50m/- village grants for release soon

If all goes well, the government will start disbursing the promised
50m/- to each village, effective next April and prospective
beneficiaries have been told to form productive groups to qualify for
the grants.
Prime Minister Kassim Majaliwa explained
here that each village in the country stands to receive 50m/- that will
be availed through the village chairpersons and executive officers.
The officers will therefore allocate the amount to the potential recipients.
“The government remembers very well that
President John Magufuli had promised to give out 50m/- to every village
in the country but the process has not yet started...we are working on a
proper, fool-proof system to ensure that all the right beneficiaries
get the funding,” said Mr Majaliwa, assuring effective next April, the
money will be disbursed.
The Premier made the pledge while
addressing a mammoth rally at Mbulu Township’s Getini grounds in his
tour of Manyara region. He said the government has all the money needed
to meet the citizens’ needs.
“We have cleared ghost workers,
eliminated ghost students, took drastic steps against scrupulous
officials who used to squander public funds and closed all loopholes
related to theft of public money...now the state is working to send back
the money to the ordinary Tanzanians,” he said.
The government will grant each village 50m/-, translating into a 500bn/- budget for nearly 10,000 villages in the country.
Mr Majaliwa advised Mbulu residents and
all Tanzanians to form productive groups that can efficiently make use
of the Presidential funding.
Meanwhile, the Premier has ordered all
head teachers, teachers and committees of public schools in the country
to stop forthwith soliciting contributions from parents under some real
or imaginary causes.
“When the government directed basic
education to be free, we meant it to be free, I don’t want to hear
parents being asked to contribute money for examinations, desks, school
meals or books,” said Mr Majaliwa, advising all parents to report any
school, teacher or headmaster behaving on the contrary. He as well
directed relevant authorities to crosscheck data on sugar demand and
supply.
Tanzania, with a 50 million population
is reportedly consuming 420,000 tones of sugar per year, while its
neighbour Kenya, with 44 million people consumes 800,000 tones. The
demand level, said the Prime Minister, must be confirmed if the
country’s sugar shortage has to be addressed.

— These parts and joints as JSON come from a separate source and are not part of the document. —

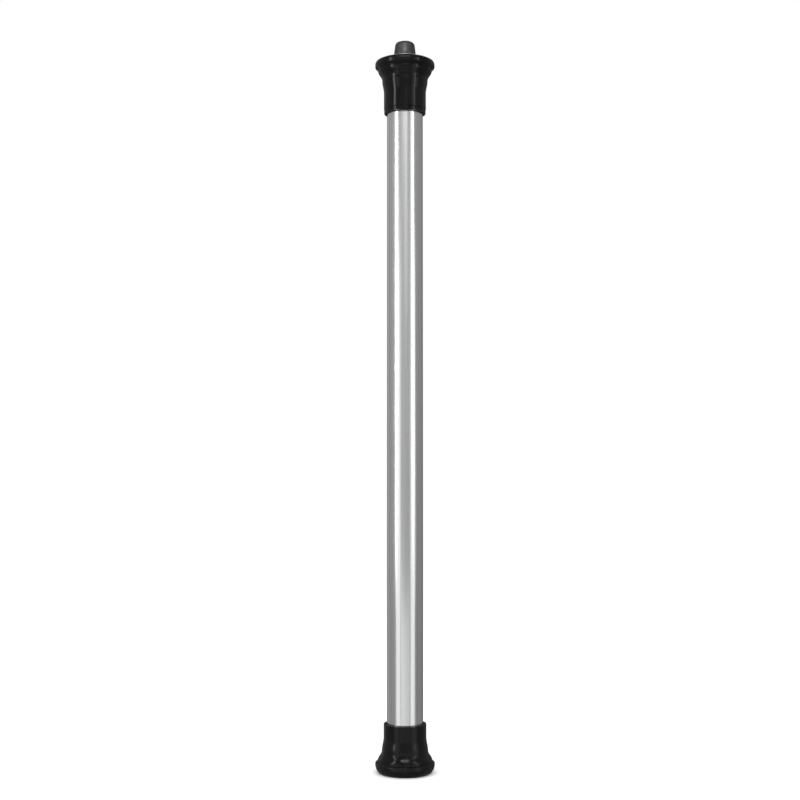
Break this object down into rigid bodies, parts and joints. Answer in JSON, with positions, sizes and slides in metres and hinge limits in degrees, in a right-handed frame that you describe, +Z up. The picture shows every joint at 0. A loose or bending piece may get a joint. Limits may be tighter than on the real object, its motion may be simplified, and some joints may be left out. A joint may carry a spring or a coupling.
{
  "type": "barber pole light",
  "caption": "Slim upright barber pole light: silvered tube between glossy black bell caps, turning striped drum and LED mast inside, push button on top, ring foot.",
  "frame": {"origin": "on the pole's axis, on the floor under the foot pad", "axes": "+Z up along the pole's axis; +Y towards the power inlet at the back; -Y is the front"},
  "size_m": [0.0832, 0.0832, 1.015],
  "materials": {
    "black_gloss": "high gloss moulded",
    "black_cast": "gloss black enamel",
    "black_rubber": "matt",
    "button_rubber": "soft touch",
    "satin_steel": "satin",
    "silvered_tube": "half-silvered, fine lengthwise lines",
    "zinc_steel": "zinc plated",
    "bearing_steel": "polished",
    "motor_steel": "nickel plated",
    "brass": "machined",
    "aluminium": "extruded, clear anodised",
    "stud_steel": "turned",
    "white_plastic": "moulded",
    "drum_white": "translucent opal",
    "stripe_print": "printed helical red, white and blue stripes",
    "dark_plastic": "moulded",
    "circuit_board": "solder mask",
    "strip_white": "solder mask",
    "led": "phosphor resin",
    "cable_grey": "sheathed",
    "lead_wire": "insulated"
  },
  "bodies": {
    "pole": {"foot_pad": "black_rubber", "base_plate": "zinc_steel", "base_screws": "zinc_steel", "foot_ring": "black_cast", "lower_cap": "black_gloss", "power_inlet": "dark_plastic", "inlet_nut": "zinc_steel", "driver_board": "circuit_board", "board_parts": "dark_plastic", "board_connectors": "white_plastic", "board_bracket": "dark_plastic", "bracket_screws": "zinc_steel", "motor_can": "motor_steel", "motor_gearbox": "brass", "motor_bracket": "dark_plastic", "lower_bearing_inner": "bearing_steel", "upper_bearing_inner": "bearing_steel", "bearing_balls": "bearing_steel", "mast_socket": "aluminium", "socket_screws": "zinc_steel", "mast": "aluminium", "mast_stud": "stud_steel", "led_strips": "strip_white", "led_chips": "led", "mast_cable": "cable_grey", "led_leads": "lead_wire", "power_leads": "lead_wire", "motor_leads": "lead_wire", "outer_tube": "silvered_tube", "lower_gasket": "black_rubber", "upper_gasket": "black_rubber", "bulkhead": "white_plastic", "mast_washer": "zinc_steel", "mast_nut": "zinc_steel", "upper_cap": "black_gloss", "cap_screws": "zinc_steel", "top_lid": "black_gloss", "button_bezel": "satin_steel", "switch_body": "dark_plastic", "switch_board": "circuit_board", "switch_board_screws": "zinc_steel"},
    "drum": {"drum_gear": "white_plastic", "gear_screws": "zinc_steel", "lower_hub": "white_plastic", "upper_hub": "white_plastic", "drum_tube": "drum_white", "stripe_film": "stripe_print", "lower_bearing_outer": "bearing_steel", "upper_bearing_outer": "bearing_steel"},
    "pinion": {"motor_shaft": "bearing_steel", "pinion": "brass"},
    "button": {"button_cap": "button_rubber", "button_core": "dark_plastic", "switch_plunger": "white_plastic", "button_spring": "bearing_steel"}
  },
  "joints": [
    {"name": "drum_spin", "type": "hinge", "parent": "pole", "child": "drum", "pos_m": [0, 0, 0.5], "axis": [0, 0, 1], "continuous": true},
    {"name": "pinion_spin", "type": "hinge", "parent": "pole", "child": "pinion", "pos_m": [0.0192, 0, 0.038], "axis": [0, 0, 1], "continuous": true},
    {"name": "button_press", "type": "slide", "parent": "pole", "child": "button", "axis": [0, 0, -1], "range_m": [0, 0.003], "stiffness_N_per_m": 400, "springref_m": -0.003, "deforming": ["button_spring"]}
  ],
  "couplings": [
    {"joint": "pinion_spin", "follows": "drum_spin", "ratio": -3}
  ]
}
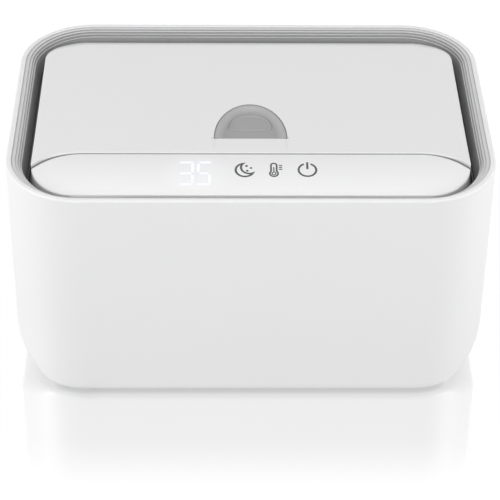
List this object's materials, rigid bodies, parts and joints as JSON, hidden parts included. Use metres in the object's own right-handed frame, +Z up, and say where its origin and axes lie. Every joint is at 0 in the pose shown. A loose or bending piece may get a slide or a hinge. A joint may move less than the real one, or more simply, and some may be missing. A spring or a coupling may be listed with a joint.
{
  "type": "wipe warmer",
  "caption": "Warmer for wet wipes: rounded tub housing with a stepped rim, heated inner tank, sprung hinged lid with push-button latch, and sloping touch panel.",
  "frame": {"origin": "centre of the bounding box's bottom face, on the standing surface", "axes": "+Z up; front, with the touch panel and the latch, towards -Y; hinge at +Y; +X to the right seen from above with the front nearest"},
  "size_m": [0.22, 0.152, 0.11],
  "materials": {
    "white_housing": "satin moulded ABS",
    "white_lid": "satin moulded ABS",
    "white_panel": "smooth translucent-backed ABS",
    "white_deck": "satin moulded ABS",
    "grey_ring": "satin moulded ABS",
    "grey_button": "satin moulded ABS",
    "base_plastic": "fine textured ABS",
    "liner_plastic": "smooth polypropylene",
    "tank_plastic": "smooth polypropylene",
    "natural_nylon": "natural acetal",
    "gasket_rubber": "soft silicone",
    "feet_rubber": "soft rubber",
    "screw_steel": "zinc plated",
    "spring_steel": "drawn spring steel",
    "spreader_aluminium": "rolled sheet",
    "film_orange": "polyimide film",
    "foam_white": "closed-cell foam",
    "component_black": "moulded component bodies",
    "board_green": "solder-masked laminate",
    "cable_grey": "ribbon cable insulation",
    "pad_copper": "sprung touch electrodes",
    "led_lens": "diffused lens"
  },
  "bodies": {
    "housing": {"outer_shell": "white_housing", "base_plate": "base_plastic", "base_feet": "feet_rubber", "base_screws": "screw_steel", "inner_tank": "tank_plastic", "tank_gasket": "gasket_rubber", "tank_screws": "screw_steel", "heat_spreader": "spreader_aluminium", "heating_film": "film_orange", "insulation_pad": "foam_white", "thermistor": "component_black", "thermal_fuse": "screw_steel", "power_board": "board_green", "dc_inlet": "component_black", "ribbon_cable": "cable_grey", "top_deck": "white_deck", "deck_screws": "screw_steel", "rim_ring": "grey_ring", "control_panel": "white_panel", "control_board": "board_green", "board_screws": "screw_steel", "led_display": "component_black", "touch_pads": "pad_copper", "night_light_leds": "led_lens", "latch_catch": "natural_nylon", "hinge_pins": "screw_steel", "lid_springs": "spring_steel"},
    "lid": {"lid_cover": "white_lid", "lid_liner": "liner_plastic", "lid_seal": "gasket_rubber", "lid_screws": "screw_steel", "button_springs": "spring_steel", "latch_spring": "spring_steel"},
    "button": {"release_button": "grey_button"},
    "latch": {"latch_slider": "natural_nylon"}
  },
  "joints": [
    {"name": "lid_hinge", "type": "hinge", "parent": "housing", "child": "lid", "pos_m": [0, 0.054, 0.105], "axis": [-1, 0, 0], "range_deg": [0, 80]},
    {"name": "button_push", "type": "slide", "parent": "lid", "child": "button", "axis": [0, 0, -1], "range_m": [0, 0.002], "stiffness_N_per_m": 500, "springref_m": -0.001, "deforming": ["button_springs"]},
    {"name": "latch_slide", "type": "slide", "parent": "lid", "child": "latch", "axis": [0, 1, 0], "range_m": [0, 0.002], "deforming": ["latch_spring"]}
  ],
  "couplings": [
    {"joint": "latch_slide", "follows": "button_push", "ratio": 1}
  ]
}
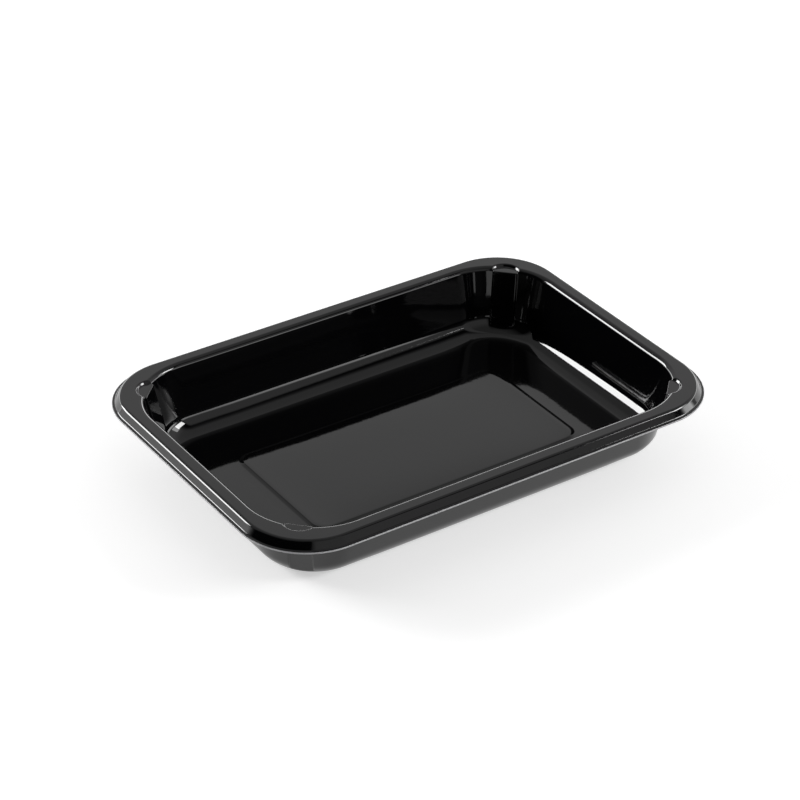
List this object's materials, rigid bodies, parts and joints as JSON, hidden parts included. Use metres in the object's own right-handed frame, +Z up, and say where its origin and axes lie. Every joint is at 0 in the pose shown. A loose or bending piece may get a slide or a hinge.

“We are probably getting wrong figures
or reports as far as the commodity demand in Tanzania is concerned,” he
said. Tanzania is reported to face the shortage of over 250,000 tones of
sugar annually, compelling the country to import the sweetening
commodity to supplement the domestic production.
The Premier expressed concern over the
mathematics behind sugar intake, demand and supply data as he visited
Manyara Sugar Company Limited, a sugar churning facility that operates
from Magugu Ward of Babati-Rural District.
Mr Majaliwa ordered the Ministries of
Agriculture, Livestock and Fisheries; and Industry, Trade and Investment
to re-check the reports and current figures regarding the actual sugar
requirements in the country, cautioning that there could be under-supply
of the commodity due to incorrect data.
But, Manyara Sugar intends to double its
annual production from the current 2,000 to 4,000 tones soon after
installing the new machinery.In a statement read before the Premier, the
firm representative, Mr Deepak Adedra, said: “With modern, digitalised
machinery, our factory will ably process 650 tones of sugarcane daily
from the current 500 tones that the facility handles daily,” said the
MSCL official, adding that effective 2018 the plant will be processing
750 tones, daily.
Mr Majaliwa lauded the factory’s support
to the local growers in Babati, citing quality seedlings and reliable
markets to peasants whose farms surround the plant.
The factory management said should the
local growers expand their sugarcane farms to 10,000 acres, the plant
will be able to produce 30,000 tones of sugar per year and help to
reduce the country’s sugar shortage.